**What is expected**.
Nothing should be output except the lines from the one containing "cut_clear(carapace, eyes)" through the one containing "teeth and bristles.", both ends included, each repeated exactly.

↓↓↓

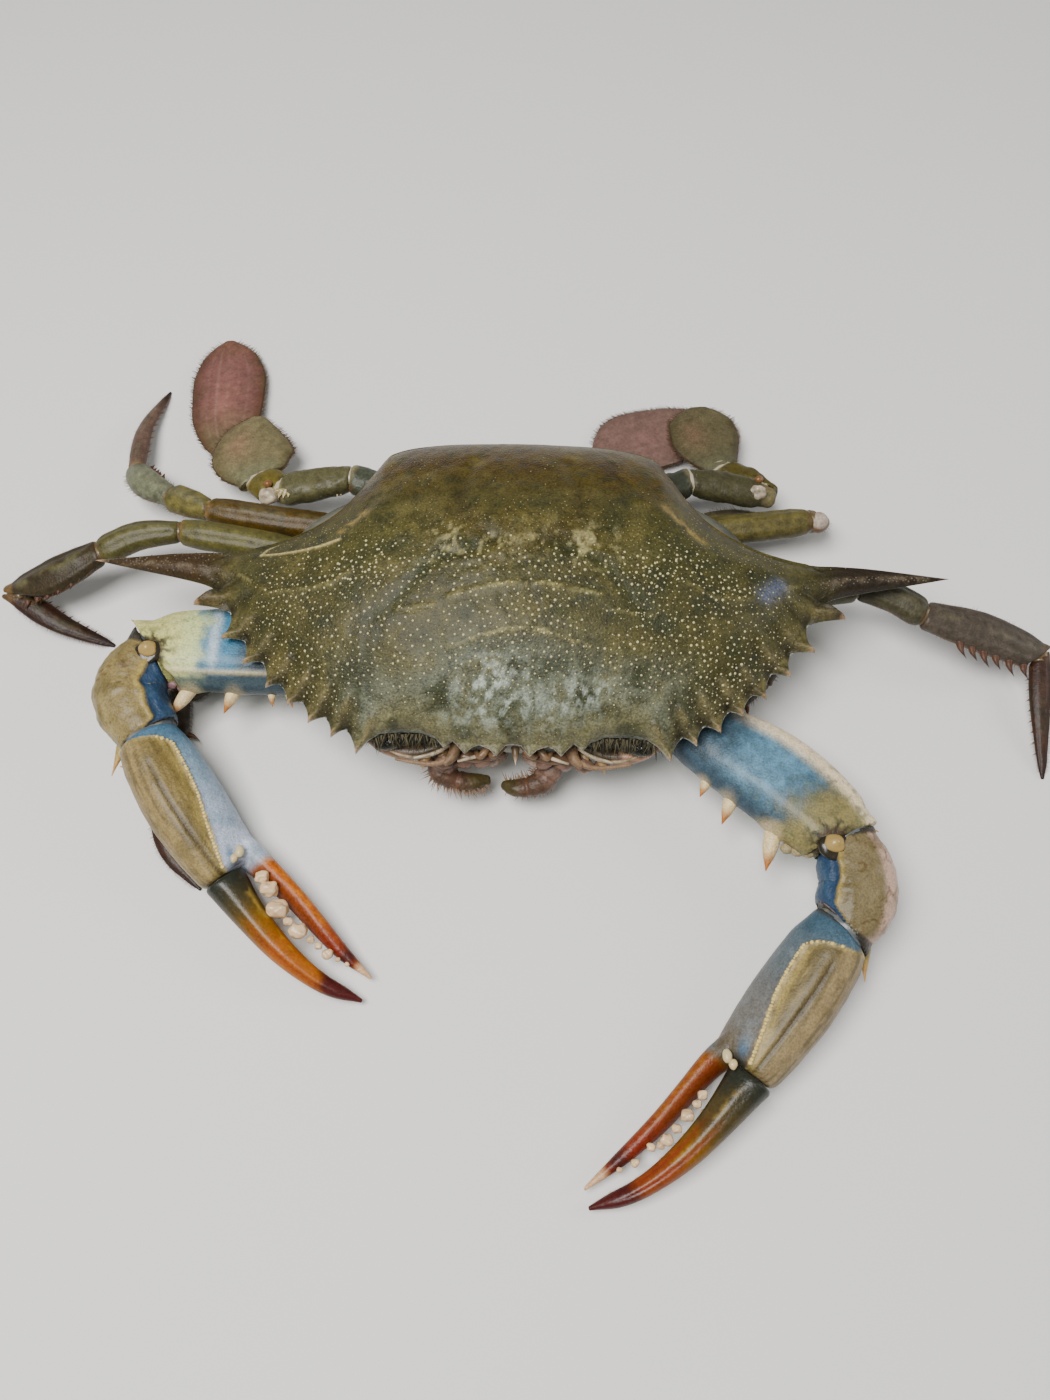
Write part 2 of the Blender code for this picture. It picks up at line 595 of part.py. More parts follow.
WALKING_LEGS = {
    "leg2_right": {
        "joints": [(-19.5, -4.0, 5.4), (-29.0, -3.4, 3.6), (-55.0, -6.8, 2.8), (-66.0, -14.6, 2.2),
                   (-66.0, -38.5, 1.8), (-56.3, -53.0, 0.2)],
        "girths": FLAT_GIRTH, "bows": {"dactyl": (-1.6, -0.8, 0.3), "propodus": (0.4, 0, 0)}},
    "leg3_right": {
        "joints": [(-19.5, 5.0, 6.4), (-33.0, 10.5, 9.0), (-67.6, 16.0, 13.0), (-83.3, 11.8, 11.5),
                   (-101.2, 5.3, 5.5), (-81.5, -3.1, 0.2)],
        "girths": WALKING_GIRTH, "broad": {"propodus": 1.25, "dactyl": 1.3},
        "bows": {"merus": (0, 0.6, 0.8), "carpus": (-0.4, 1.0, 0.6), "propodus": (-0.3, -0.6, 0.1),
                 "dactyl": (-0.8, -1.0, 0.4)}},
    "leg4_right": {
        "joints": [(-19.5, 15.0, 6.8), (-33.0, 20.0, 9.0), (-63.4, 22.8, 11.0), (-72.5, 27.3, 9.0),
                   (-82.9, 37.1, 5.0), (-81.2, 62.6, 0.2)],
        "girths": WALKING_GIRTH, "bows": {"merus": (0, -0.8, 0.6), "propodus": (-1.2, -0.6, 0.6),
                                          "dactyl": (-1.6, 0, 0.6)}},
    "leg2_left": {
        "joints": [(19.5, -4.0, 6.0), (27.0, -4.4, 7.0), (48.0, -1.5, 8.0), (46.6, -10.4, 5.8),
                   (34.8, -17.4, 3.0), (21.4, -22.4, 0.2)],
        "girths": FLAT_GIRTH, "bows": {"dactyl": (0.6, -1.0, 0.2)}},
    "leg3_left": {
        "joints": [(19.5, 5.0, 6.4), (33.0, 7.0, 9.0), (65.2, 6.4, 12.6), (77.7, 1.6, 11.5),
                   (101.1, -3.7, 6.0), (99.9, -27.0, 0.2)],
        "girths": WALKING_GIRTH, "broad": {"propodus": 1.36, "dactyl": 1.1},
        "bows": {"carpus": (0.4, 0.8, 0.4), "propodus": (0.4, 0.2, 0.4), "dactyl": (-0.3, 0, 0.4)}},
}
FRONTWARD = (0, -1, 0)
REARWARD = (0, 1, 0)
RIGHTWARD = (-1, 0, 0)
LEFTWARD = (1, 0, 0)
SPINY_EDGES = {
    "leg2_right": {"propodus": LEFTWARD},
    "leg3_right": {"propodus": FRONTWARD, "dactyl": REARWARD},
    "leg4_right": {"propodus": LEFTWARD, "dactyl": LEFTWARD},
    "leg2_left": {"propodus": LEFTWARD},
    "leg3_left": {"propodus": FRONTWARD, "dactyl": RIGHTWARD},
}


def edge_spines(rods, edges):
    """Short spines along the lower edge of a leg's last two segments."""
    extras = {}
    for segment, facing in edges.items():
        rod = rods[segment]
        angle = 0 if np.dot(rod.axes(0.5)[0], facing) >= 0 else 180
        spans = (0.36, 0.5, 0.62, 0.74, 0.86) if segment == "propodus" else (0.3, 0.44, 0.58)
        length = 2.6 if segment == "propodus" else 1.5
        extras[segment] = spikes_along(rod, angle, spans, length, 0.55)
    return extras


def make_walking_leg(prefix, plan):
    rods = straight_rods(plan["joints"], plan["girths"], plan["bows"], broad=plan.get("broad"))
    extras = edge_spines(rods, SPINY_EDGES[prefix])
    return make_chain(prefix, rods, LEG_LOOKS, extras=extras)


def make_folded_leg(prefix):
    """Left fourth leg: past its thigh it is folded back underneath, towards the body."""
    rods = straight_rods([(19.5, 15.0, 6.8), (33.0, 20.8, 9.0), (57.6, 24.3, 9.4), (50.5, 28.8, 2.3),
                          (37.5, 28.4, 2.1), (25.6, 18.0, 0.2)], WALKING_GIRTH, {"merus": (0, -0.3, 0.4)})
    rods["carpus"] = Rod([(57.8, 24.3, 9.4), (60.4, 25.8, 7.4), (60.2, 28.0, 4.2), (56.0, 28.8, 2.5),
                          (50.5, 28.8, 2.3)], [(0, 2.5, 2.2), (0.3, 2.4, 1.7), (0.8, 2.4, 1.7), (1, 2.2, 1.6)],
                         sides=10, rings=10)
    rods["propodus"] = Rod([(50.2, 28.8, 2.3), (44.0, 28.8, 2.2), (37.5, 28.4, 2.1)], FLAT_GIRTH["propodus"], rings=6)
    rods["dactyl"] = Rod([(37.5, 28.4, 2.0), (31.5, 25.4, 1.4), (25.6, 18.0, 0.2)], FLAT_GIRTH["dactyl"], rings=6)
    return make_chain(prefix, rods, LEG_LOOKS)


def paddle_fringe(rod, angles, spans):
    """Stiff bristle tufts on the rim of a paddle."""
    pieces = []
    for angle in angles:
        pieces += spikes_along(rod, angle, spans, 1.1, 0.42, lean=0.6)
    return pieces


SWIMMING_LEGS = {
    "swim_right": {
        "joints": [(-19.0, 26.0, 9.0), (-35.4, 31.4, 11.0), (-50.0, 29.4, 9.2), (-55.6, 33.0, 7.4)],
        "arm": [(-55.6, 33.0, 7.4), (-57.8, 39.0, 6.2), (-58.9, 45.4, 5.2), (-58.8, 52.2, 4.4)],
        "arm_girth": ROUND_PADDLE_ARM,
        "paddle": [(-64.4, 42.6, 3.8), (-66.4, 53.0, 2.8), (-67.6, 65.0, 1.9), (-69.4, 77.2, 1.2)]},
    "swim_left": {
        "joints": [(19.0, 26.0, 9.0), (34.0, 32.8, 10.4), (49.4, 32.5, 7.6), (41.4, 38.6, 6.8)],
        "arm": [(41.4, 38.6, 6.8), (38.6, 48.0, 5.4), (37.4, 57.0, 4.8)],
        "arm_girth": SWIM_GIRTH["propodus"],
        "paddle": [(42.2, 53.6, 3.7), (32.0, 51.6, 2.6), (22.6, 49.6, 1.7), (14.8, 47.6, 1.2)]},
}


def make_swimming_leg(prefix, plan):
    """The fifth leg: short thick joints, then the flat arm and the oval paddle under its end."""
    rods = straight_rods(plan["joints"], SWIM_GIRTH)
    rods["propodus"] = Rod(plan["arm"], plan["arm_girth"], sides=12, rings=9, squareness=2.0)
    extras = {"propodus": paddle_fringe(rods["propodus"], (180,), (0.3, 0.42, 0.54, 0.66))}
    nodes = make_chain(prefix, rods, SWIM_LOOKS, extras=extras)
    paddle = Rod(plan["paddle"], SWIM_GIRTH["dactyl"], sides=12, rings=11, squareness=2.0).build(prefix + "_dactyl")
    cut_clear(paddle, nodes[-1:])
    stand_on_floor(paddle)
    finish(paddle, paddle.name, PADDLE_MAUVE)
    return nodes + [paddle]


CLAWS = {
    "claw_right": {
        "joints": [(-19.5, -13.0, 8.4), (-31.0, -11.6, 9.4), (-69.0, -10.8, 12.0), (-66.6, -27.4, 10.6)],
        "carpus_bow": (-4.0, -0.2, 0.2), "merus_bow": (0, 1.0, 0.6),
        "palm": [(-67.3, -27.7, 11.2), (-58.8, -39.9, 8.7), (-49.6, -51.2, 4.9)],
        "pollex": [(-48.6, -45.4, 5.2), (-43.6, -50.9, 4.8), (-38.3, -55.7, 4.3), (-33.8, -60.2, 3.8),
                   (-29.0, -64.7, 3.0), (-23.6, -68.6, 2.2)],
        "dactyl": [(-50.4, -52.9, 6.8), (-45.0, -59.2, 6.2), (-38.8, -65.2, 5.0), (-32.0, -69.8, 3.4),
                   (-25.0, -72.4, 1.9)],
        "roll": (-0.66, -0.56, 0.5), "carpus_roll": (-0.9, -0.2, 0.1), "palm_cut": (0.61, -0.79, -0.1),
        "merus_spines": [(-63.5, -22.2, 9.6), (-53.2, -20.9, 10), (-45.3, -20.0, 9.6)],
        "merus_back_spine": ((-69.0, -7.0, 13.0), (-73.6, -4.6, 13.4)),
        "carpus_spine": ((-71.6, -25.5, 9.2), (-73.6, -34.2, 7.6)),
        "palm_spine": ((-66.5, -34.0, 9.0), (-71.2, -33.6, 10.6)),
    },
    "claw_left": {
        "joints": [(19.5, -13.0, 8.4), (28.5, -20.2, 9.4), (58.2, -44.6, 12.0), (56.2, -60.0, 10.4)],
        "carpus_bow": (2.4, -0.8, 0.2), "merus_bow": (1.0, 1.0, 0.6),
        "palm": [(56.2, -60.0, 10.4), (48.3, -70.9, 7.2), (39.4, -82.2, 4.8)],
        "pollex": [(38.8, -76.0, 5.2), (34.7, -81.6, 4.8), (30.4, -86.4, 4.3), (25.9, -91.2, 3.8),
                   (20.4, -96.0, 3.0), (13.5, -101.2, 2.2)],
        "dactyl": [(40.2, -84.2, 6.8), (34.6, -90.8, 6.2), (28.6, -96.6, 5.0), (21.8, -101.2, 3.4),
                   (14.4, -103.9, 1.9)],
        "roll": (0.66, -0.55, 0.5), "carpus_roll": (0.9, 0.1, 0.1), "palm_cut": (-0.78, -0.62, -0.1),
        "merus_spines": [(33.6, -35.2, 9.4), (37.9, -40.4, 9.6), (44.7, -49.0, 9.6)],
        "merus_back_spine": ((58.5, -41.0, 12.8), (63.6, -43.4, 13.4)),
        "carpus_spine": ((60.6, -59.6, 9.0), (60.2, -68.0, 7.6)),
        "palm_spine": ((54.4, -66.6, 9.0), (58.6, -67.6, 10.6)),
    },
}
MOLARS = [(0.36, 0.9), (0.45, 1.35), (0.53, 1.0), (0.61, 1.3), (0.68, 0.7), (0.75, 0.95), (0.82, 0.6), (0.89, 0.5)]
SMALL_TEETH = [(0.3, 0.6), (0.39, 0.8), (0.48, 0.6), (0.57, 0.75), (0.66, 0.5), (0.75, 0.6), (0.84, 0.4)]


def sunk(root, tip, share=0.35):
    """Root moved back into the flesh by a share of the spine's length."""
    root = np.asarray(root, dtype=float)
    return root - (np.asarray(tip) - root) * share


def make_claw(prefix, plan):
    joints = plan["joints"]
    roll = plan["roll"]
    rods = straight_rods(joints, CLAW_GIRTH, {"merus": plan["merus_bow"], "carpus": plan["carpus_bow"]},
                         sides={"carpus": plan["carpus_roll"]},
                         counts={"merus": (9, 12), "carpus": (7, 12), "coxa": (4, 10)})
    rods["propodus"] = Rod(plan["palm"], CLAW_GIRTH["propodus"], side=roll, sides=12, rings=8)
    dactyl = Rod(plan["dactyl"], CLAW_GIRTH["dactyl"], side=roll, sides=9, rings=11)
    pollex = Rod(plan["pollex"], POLLEX_GIRTH, side=roll, sides=9, rings=11)
    merus = rods["merus"]
    merus_spines = []
    for tip in plan["merus_spines"]:
        spans = np.linspace(0.2, 1.0, 60)
        nearest = min(spans, key=lambda t: np.linalg.norm(merus.centre(t) - np.asarray(tip)))
        centre = merus.centre(nearest)
        outward = unit(np.asarray(tip) - centre)
        root = centre + outward * (merus.half_sizes(nearest)[0] - 3.0)
        merus_spines.append(fang(root, tip, 1.5))
    back_root, back_tip = plan["merus_back_spine"]
    merus_spines.append(fang(sunk(back_root, back_tip, 0.2), back_tip, 1.6))
    extras = {"merus": merus_spines,
              "carpus": [fang(sunk(*plan["carpus_spine"], 0.1), plan["carpus_spine"][1], 1.7)],
              "propodus": [fang(sunk(*plan["palm_spine"], 0.2), plan["palm_spine"][1], 1.5)]}
    planes = {"propodus": (joints[3], plan["palm_cut"])}
    nodes = make_chain(prefix, rods, CLAW_LOOKS, planes, extras, CLAW_JOINT_REACH)
    palm = nodes[3]
    end_point = rods["propodus"].path[-1]
    end_heading = rods["propodus"].heading(1.0)
    trim(palm, end_point, -end_heading)
    fuse(palm, [pollex.build("pollex")])
    fuse(palm, bumps_along(pollex, 0, MOLARS))
    stand_on_floor(palm)
    finish(palm, palm.name, CLAW_OLIVE)
    cut_clear(nodes[2], [nodes[1], palm])
    finger = dactyl.build(prefix + "_dactyl", reach_start=CLAW_JOINT_REACH)
    trim(finger, end_point + end_heading * GAP, end_heading)
    fuse(finger, bumps_along(dactyl, 180, SMALL_TEETH))
    cut_clear(finger, [palm])
    stand_on_floor(finger)
    finish(finger, finger.name, FINGER_ORANGE)
    return nodes + [finger]


def main():
    clear_scene()
    limbs = []
    for prefix, plan in CLAWS.items():
        limbs += make_claw(prefix, plan)
    for prefix, plan in WALKING_LEGS.items():
        limbs += make_walking_leg(prefix, plan)
    limbs += make_folded_leg("leg4_left")
    for prefix, plan in SWIMMING_LEGS.items():
        limbs += make_swimming_leg(prefix, plan)
    eyes = [make_eye("eye_right", -1), make_eye("eye_left", 1)]
    antennae = [make_antenna("antenna_right", -1), make_antenna("antenna_left", 1)]
    doors = [make_maxilliped("maxilliped_right", -1), make_maxilliped("maxilliped_left", 1)]
    carapace = make_carapace()
    apron = make_apron()
    thorax = make_thorax()
    cut_clear(carapace, eyes)
    cut_clear(thorax, eyes + antennae + doors + [apron] + limbs)
    for obj, look in ((carapace, OLIVE), (apron, PALE_BELLY), (thorax, PALE_BELLY)):
        finish(obj, obj.name, look)
    for obj in eyes:
        finish(obj, obj.name, EYE_BLACK)
    for obj in antennae + doors:
        finish(obj, obj.name, MOUTH_TAN)


main()
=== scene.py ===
"""Blue crab, life size: the finished look of its shell plates, limbs, eyes, teeth and bristles.

Lengths are millimetres until a mesh is made. The crab faces -Y, and its own right side is at -X.
"""

import itertools
import logging
import math
from collections.abc import Callable, Sequence
from dataclasses import dataclass, field
from enum import Enum

import bpy
import numpy as np
from mathutils import Matrix, Vector

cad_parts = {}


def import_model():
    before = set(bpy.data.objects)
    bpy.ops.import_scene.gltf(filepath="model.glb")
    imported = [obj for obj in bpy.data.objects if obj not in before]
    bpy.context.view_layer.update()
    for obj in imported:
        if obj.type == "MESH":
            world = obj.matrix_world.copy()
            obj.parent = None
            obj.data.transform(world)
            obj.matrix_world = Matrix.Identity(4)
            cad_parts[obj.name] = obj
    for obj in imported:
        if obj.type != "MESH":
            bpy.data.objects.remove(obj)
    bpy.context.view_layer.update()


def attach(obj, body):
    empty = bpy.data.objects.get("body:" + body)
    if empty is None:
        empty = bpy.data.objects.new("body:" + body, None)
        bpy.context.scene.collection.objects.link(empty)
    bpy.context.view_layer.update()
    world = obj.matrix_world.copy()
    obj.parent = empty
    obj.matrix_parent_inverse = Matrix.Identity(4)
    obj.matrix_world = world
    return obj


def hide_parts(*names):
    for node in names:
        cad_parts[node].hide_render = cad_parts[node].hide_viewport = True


Array = np.ndarray
Point = tuple[float, float, float]
Colour = tuple[float, float, float]
Keys = list[tuple[float, ...]]
Plane = tuple[Sequence[float], Sequence[float]]
Line = Sequence[tuple[float, float]]
Ridge = tuple[Line, float, float]
Mound = tuple[float, float, float, float, float]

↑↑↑

**Answer to the exercise**.
    cut_clear(carapace, eyes)
    cut_clear(thorax, eyes + antennae + doors + [apron] + limbs)
    for obj, look in ((carapace, OLIVE), (apron, PALE_BELLY), (thorax, PALE_BELLY)):
        finish(obj, obj.name, look)
    for obj in eyes:
        finish(obj, obj.name, EYE_BLACK)
    for obj in antennae + doors:
        finish(obj, obj.name, MOUTH_TAN)


main()
=== scene.py ===
"""Blue crab, life size: the finished look of its shell plates, limbs, eyes, teeth and bristles.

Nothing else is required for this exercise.